*COLLECTED MATERIAL*:
## START
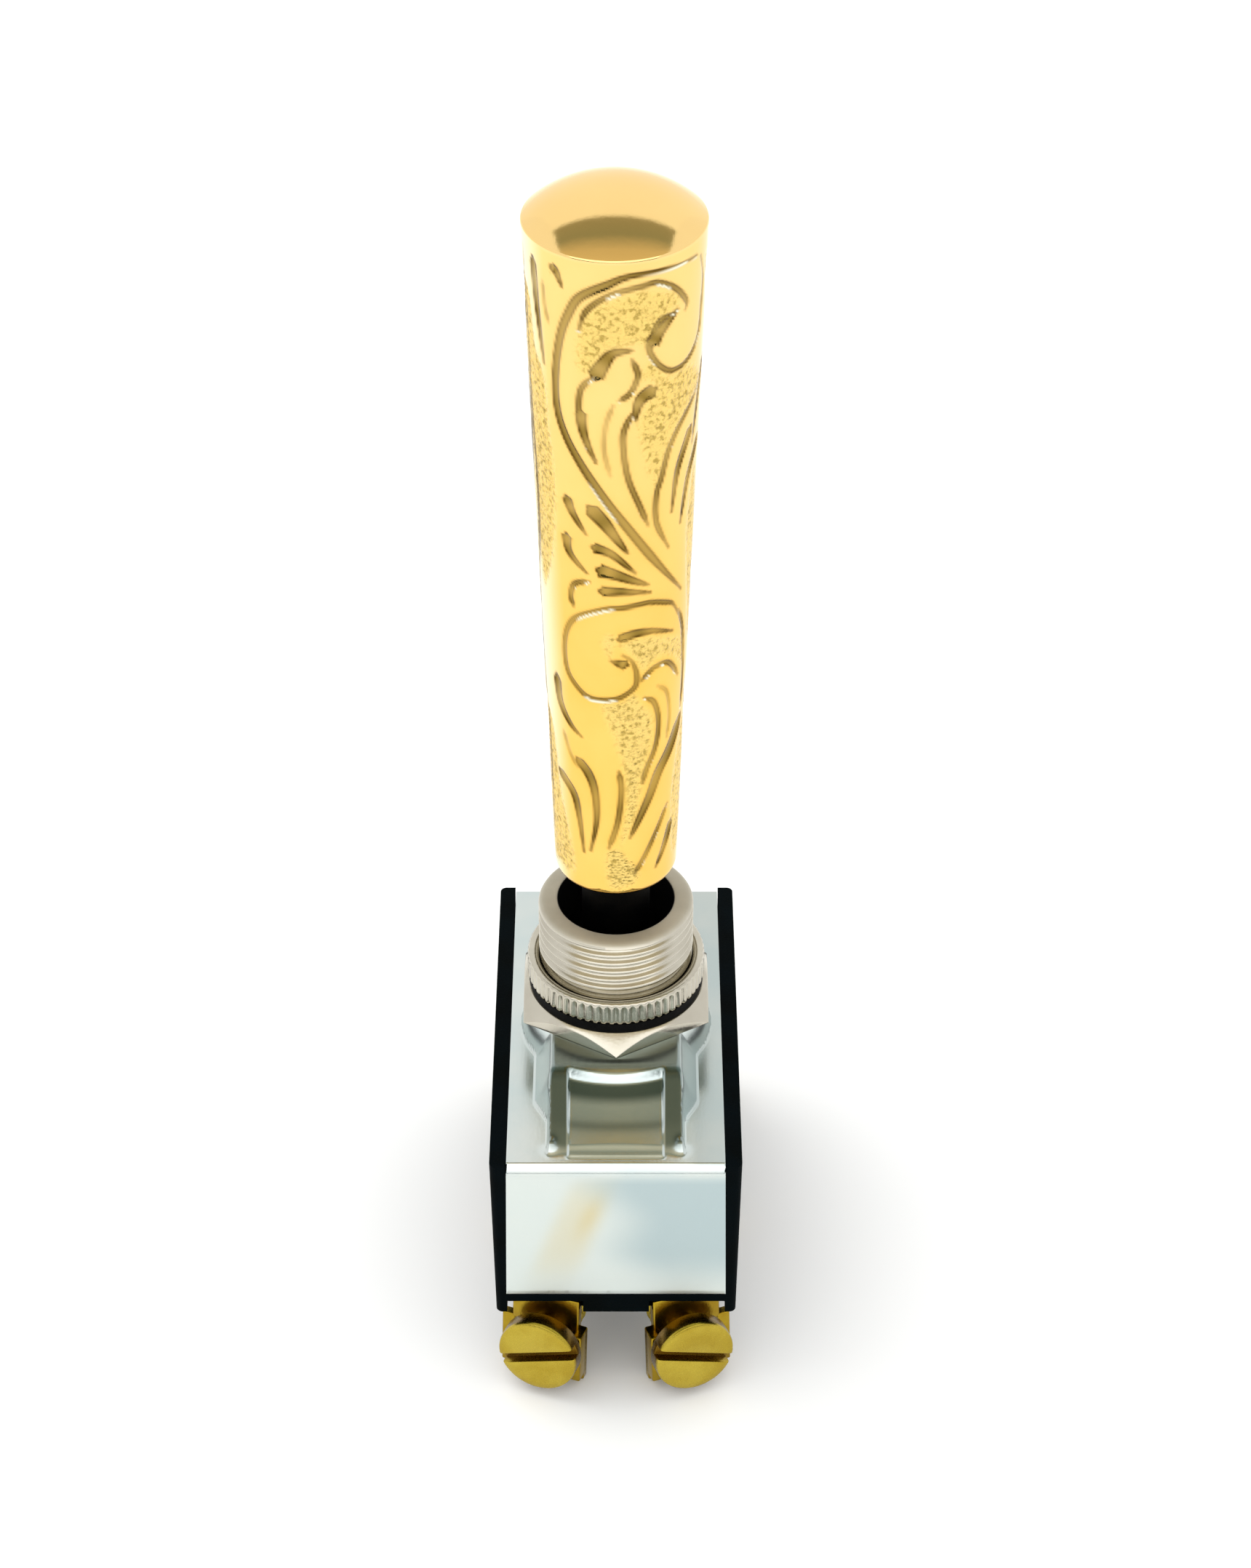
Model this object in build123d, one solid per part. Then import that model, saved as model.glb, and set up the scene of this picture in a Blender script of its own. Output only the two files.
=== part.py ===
from build123d import *
import os
from math import asin, cos, radians, sin, tan

# Heavy-duty double-pole toggle switch, centre off, with a long tapered handle.
# Millimetres. The origin is on the bushing's axis, in the plane of the frame's raised
# boss, where the hex nut sits. +Z runs up the bushing, Y runs along the case, X across it.

os.makedirs("parts", exist_ok=True)

# ---------------------------------------------------------------- driving dimensions
CLEARANCE = 0.05
FIT = 0.02

# steel frame and moulded case
CASE_LENGTH = 33.3
CASE_WIDTH_TOP = 19.05
CASE_WIDTH_BOTTOM = 18.56
FRAME_WIDTH_TOP = 16.5
FRAME_WIDTH_BOTTOM = 16.95
SHEET = 0.9
BEND_RADIUS = 0.6
STRIP_Z = -3.4
FRAME_BOTTOM_Z = -16.8
CASE_BOTTOM_Z = -19.0
FLOOR_Z = -17.6
CELL_HALF_WIDTH = 7.0
CELL_HALF_LENGTH = 13.8
BARRIER_WIDTH = 1.2
LINER = 0.4

# raised boss of the frame
BOSS_BASE_HALF_WIDTH = 6.2
BOSS_TOP_HALF_WIDTH = 4.9
BOSS_BASE_END = 15.4
BOSS_TOP_END = 9.4
BOSS_BASE_RADIUS = 7.4
BOSS_TOP_RADIUS = 7.0
RAMP_HALF_WIDTH = 3.6
RAMP_TOP_RADIUS = 9.8
RAMP_END = 15.8
RAMP_DEPTH = 0.6

# bushing, nuts and washer, 15/32-32 thread
THREAD_RADIUS = 5.95
BORE_RADIUS = 4.43
BUSHING_TOP = 9.24
NECK_RADIUS = 5.2
RELIEF_RADIUS = 5.5
RELIEF_HEIGHT = 0.6
FLANGE_RADIUS = 6.0
FLANGE_THICKNESS = 1.0
HEX_ACROSS_FLATS = 14.29
HEX_THICKNESS = 1.4
WASHER_THICKNESS = 0.7
KNURLED_RADIUS = 6.85
KNURLED_THICKNESS = 2.03

# lever and handle
PIVOT_Z = 3.6
PIN_RADIUS = 1.0
PIN_HALF_LENGTH = 5.2
BALL_RADIUS = 4.25
STEM_RADIUS = 2.6
LOWER_STEM_RADIUS = 2.4
HANDLE_BOTTOM_Z = 12.86
HANDLE_RIM_Z = 67.83
HANDLE_BOTTOM_RADIUS = 4.58
HANDLE_TOP_RADIUS = 6.33
HANDLE_DOME = 2.5
HANDLE_BORE_DEPTH = 11.0

# yoke, plungers and springs
POLE_X = 3.9
YOKE_TOP_Z = -5.8
YOKE_BOTTOM_Z = -9.4
YOKE_HALF_LENGTH = 6.3
YOKE_HALF_WIDTH = 2.2
PLUNGER_RADIUS = 1.2
PLUNGER_HEAD_Z = -7.9
PLUNGER_TIP_Z = -10.6
SPRING_TOP_Z = -6.3
SPRING_WIRE = 0.14
SPRING_TURNS = 5

# rockers, contacts
FULCRUM_Z = -12.6
FULCRUM_RADIUS = 0.4
ROCKER_WIDTH = 5.0
ROCKER_SADDLE_Z = -10.72
SADDLE_SLOPE = 8.0
ROCKER_DROP = 2.43
ROCKER_HALF_LENGTH = 12.0
CONTACT_Y = 10.3
CONTACT_RADIUS = 1.5
MOVING_CONTACT = 0.7
FIXED_CONTACT = 0.8

# terminals and their screws
BRASS = 0.8
PLATE_INNER = 3.0
PLATE_OUTER = 3.9
NECK_INNER = 2.45
NECK_OUTER = 3.05
LEG_OUTER = 1.4
STRIP_INNER = 2.4
STRIP_OUTER = 2.8
STRIP_END_Y = 15.4
NECK_BACK_Y = 14.6
NECK_INNER_X = 3.1
NECK_OUTER_X = 8.2
TERMINAL_BOTTOM_Z = -25.8
PLATE_TOP_Z = -20.65
PLATE_X = 5.3
PLATE_Y = -16.16
PLATE_Z = -22.0
CENTER_PLATE_Z = -22.4
TOE_OUT = 20.0
LEAN = 5.0
LIP = 0.9
LIP_FOOT_GAP = 0.5
NOTCH_OUTER_X = 8.45
SCREW_RADIUS = 1.7
SCREW_STANDOFF = 1.0
HEAD_RADIUS = 3.2
HEAD_THICKNESS = 1.6
SLOT_WIDTH = 0.85
SLOT_DEPTH = 0.8
SLOT_TURN = 20.0
SHANK_BEHIND = 3.4


# ---------------------------------------------------------------- small helpers
def block(x0, x1, y0, y1, z0, z1):
    """Axis-aligned block between two corners."""
    return Pos(x0, y0, z0) * Box(x1 - x0, y1 - y0, z1 - z0, align=(Align.MIN,) * 3)


def rod(radius, z0, z1, x=0.0, y=0.0):
    """Upright cylinder from z0 to z1."""
    align = (Align.CENTER, Align.CENTER, Align.MIN)
    return Pos(x, y, z0) * Cylinder(radius, z1 - z0, align=align)


def prism_across(points, half_width):
    """Y-Z outline carried across the case along X."""
    return extrude(Plane.YZ * Polygon(*points, align=None), amount=half_width, both=True)


def prism_along(points, half_length):
    """X-Z outline carried along the case in Y."""
    return extrude(Plane.XZ * Polygon(*points, align=None), amount=half_length, both=True)


def trapezoid(top_half, top_z, bottom_half, bottom_z):
    """Symmetric four-sided outline, wider or narrower at its foot."""
    return [(-top_half, top_z), (top_half, top_z), (bottom_half, bottom_z), (-bottom_half, bottom_z)]


def save(shape, node):
    """Write one sub-part."""
    export_step(shape, f"parts/{node}.step")


# ---------------------------------------------------------------- top frame
LEDGE_Z = STRIP_Z - SHEET
FLANGE_INNER_Y = CASE_LENGTH / 2 - SHEET


def boss(inset):
    """Raised boss: a long hump with sloping ends, joined to a round seat for the bushing."""
    end_inset = inset * 1.6
    top_z = -inset
    base_z = STRIP_Z - inset
    ends = trapezoid(BOSS_TOP_END - end_inset, top_z, BOSS_BASE_END - end_inset, base_z)
    sides = trapezoid(BOSS_TOP_HALF_WIDTH - inset, top_z, BOSS_BASE_HALF_WIDTH - inset, base_z)
    hump = prism_across(ends, 10) & prism_along(sides, 20)
    seat = Pos(0, 0, (top_z + base_z) / 2) * Cone(BOSS_BASE_RADIUS - inset, BOSS_TOP_RADIUS - inset,
                                                  top_z - base_z)
    return hump + seat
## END
*DIRECTION*:
Where a line above holds the string "import", show that line.

*WORKED ANSWER*:
Model this object in build123d, one solid per part. Then import that model, saved as model.glb, and set up the scene of this picture in a Blender script of its own. Output only the two files.
from build123d import *
import os
from math import asin, cos, radians, sin, tan